• **INFORMATION SHOWN**:
++++++++++++++++++++

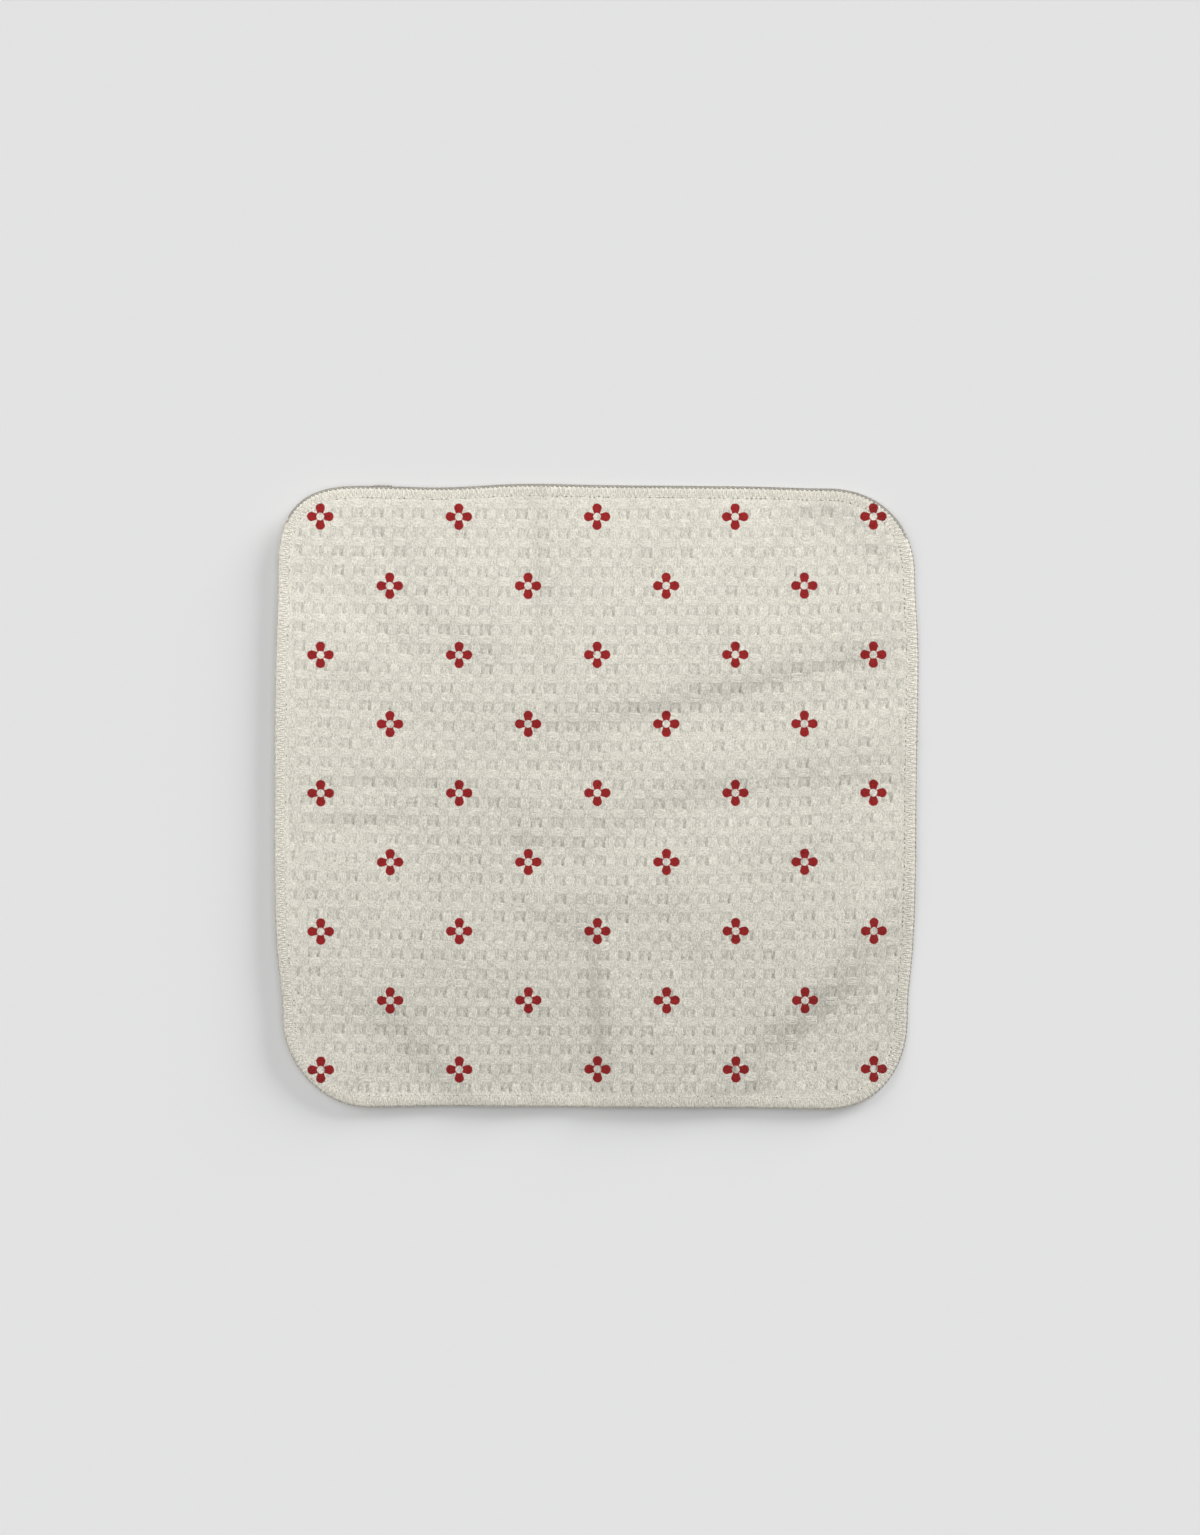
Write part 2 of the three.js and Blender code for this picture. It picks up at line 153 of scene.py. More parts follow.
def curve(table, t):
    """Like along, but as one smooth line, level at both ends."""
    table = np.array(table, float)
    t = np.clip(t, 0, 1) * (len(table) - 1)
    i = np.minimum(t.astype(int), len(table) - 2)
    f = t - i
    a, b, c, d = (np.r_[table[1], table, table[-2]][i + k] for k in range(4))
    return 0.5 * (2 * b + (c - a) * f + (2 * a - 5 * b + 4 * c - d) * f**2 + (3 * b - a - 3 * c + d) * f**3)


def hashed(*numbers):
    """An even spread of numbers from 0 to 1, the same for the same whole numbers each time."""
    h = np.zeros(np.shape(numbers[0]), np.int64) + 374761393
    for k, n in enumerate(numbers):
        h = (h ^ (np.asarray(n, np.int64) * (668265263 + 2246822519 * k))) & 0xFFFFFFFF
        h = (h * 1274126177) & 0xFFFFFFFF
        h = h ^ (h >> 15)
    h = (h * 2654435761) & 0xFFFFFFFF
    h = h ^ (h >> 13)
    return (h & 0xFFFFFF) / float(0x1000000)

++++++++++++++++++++

Lines from the start of the material above through the line containing "return 0.5 *" are to be duplicated exactly, and only those.

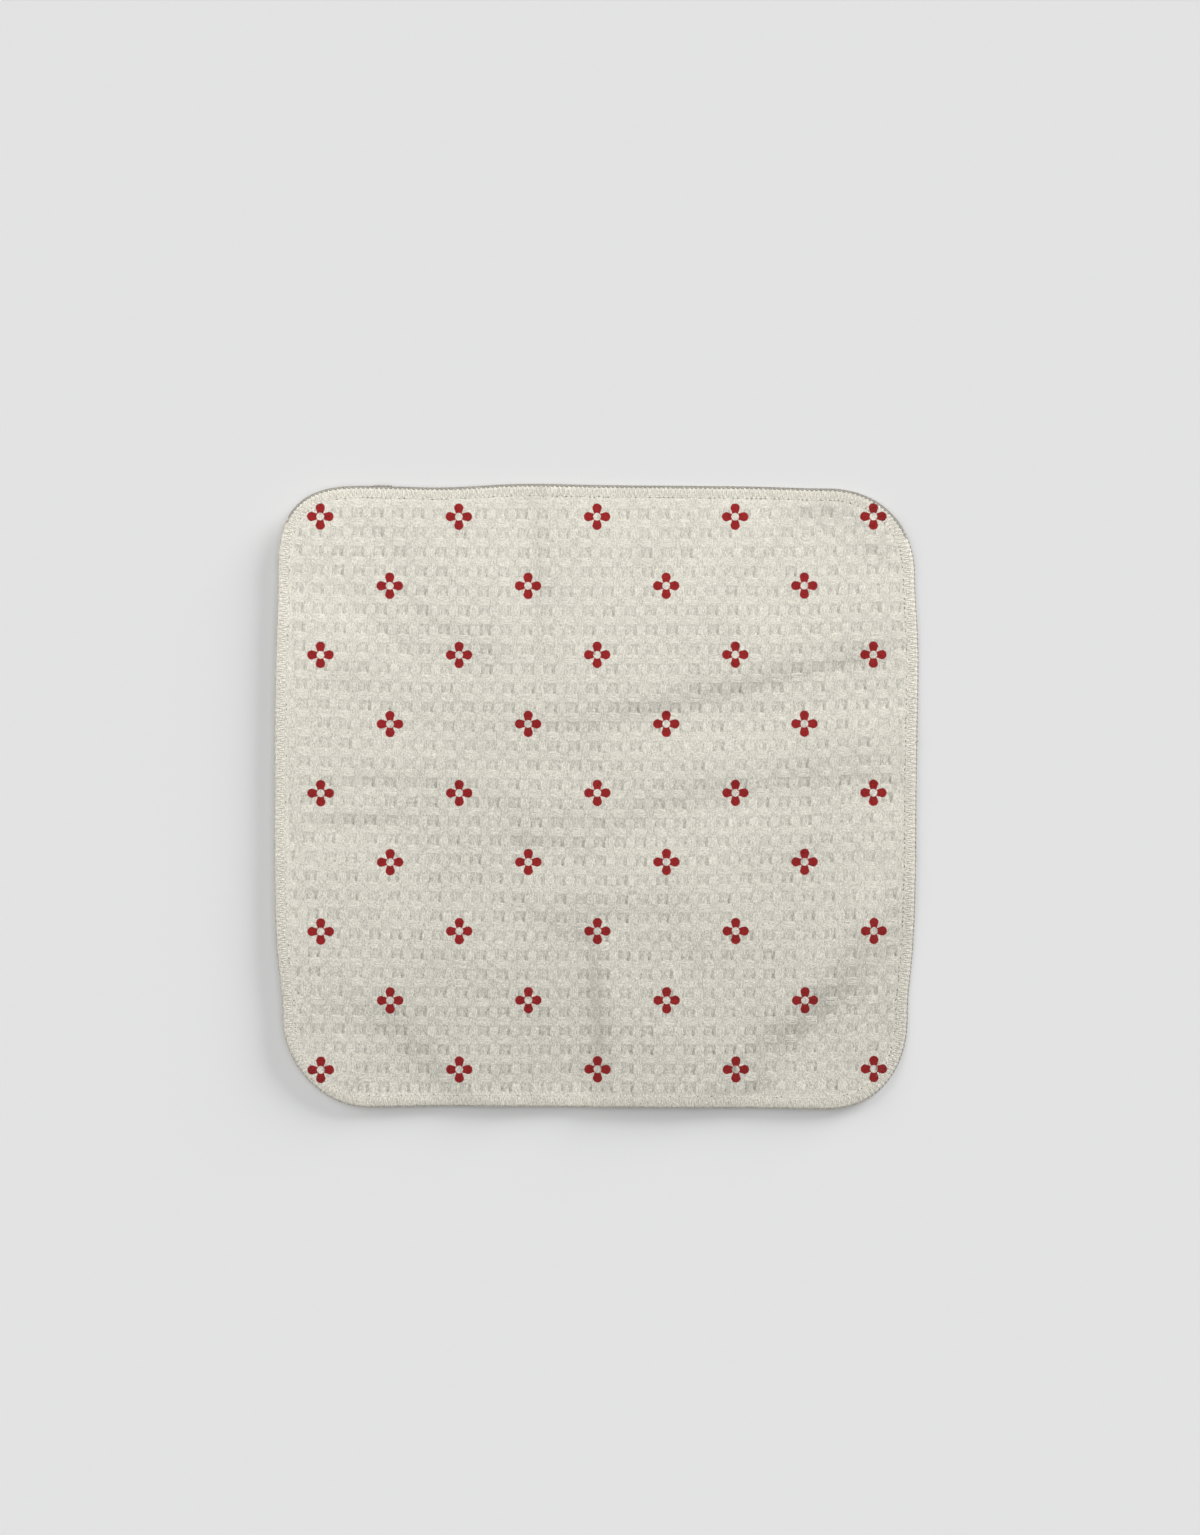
Write part 2 of the three.js and Blender code for this picture. It picks up at line 153 of scene.py. More parts follow.
def curve(table, t):
    """Like along, but as one smooth line, level at both ends."""
    table = np.array(table, float)
    t = np.clip(t, 0, 1) * (len(table) - 1)
    i = np.minimum(t.astype(int), len(table) - 2)
    f = t - i
    a, b, c, d = (np.r_[table[1], table, table[-2]][i + k] for k in range(4))
    return 0.5 * (2 * b + (c - a) * f + (2 * a - 5 * b + 4 * c - d) * f**2 + (3 * b - a - 3 * c + d) * f**3)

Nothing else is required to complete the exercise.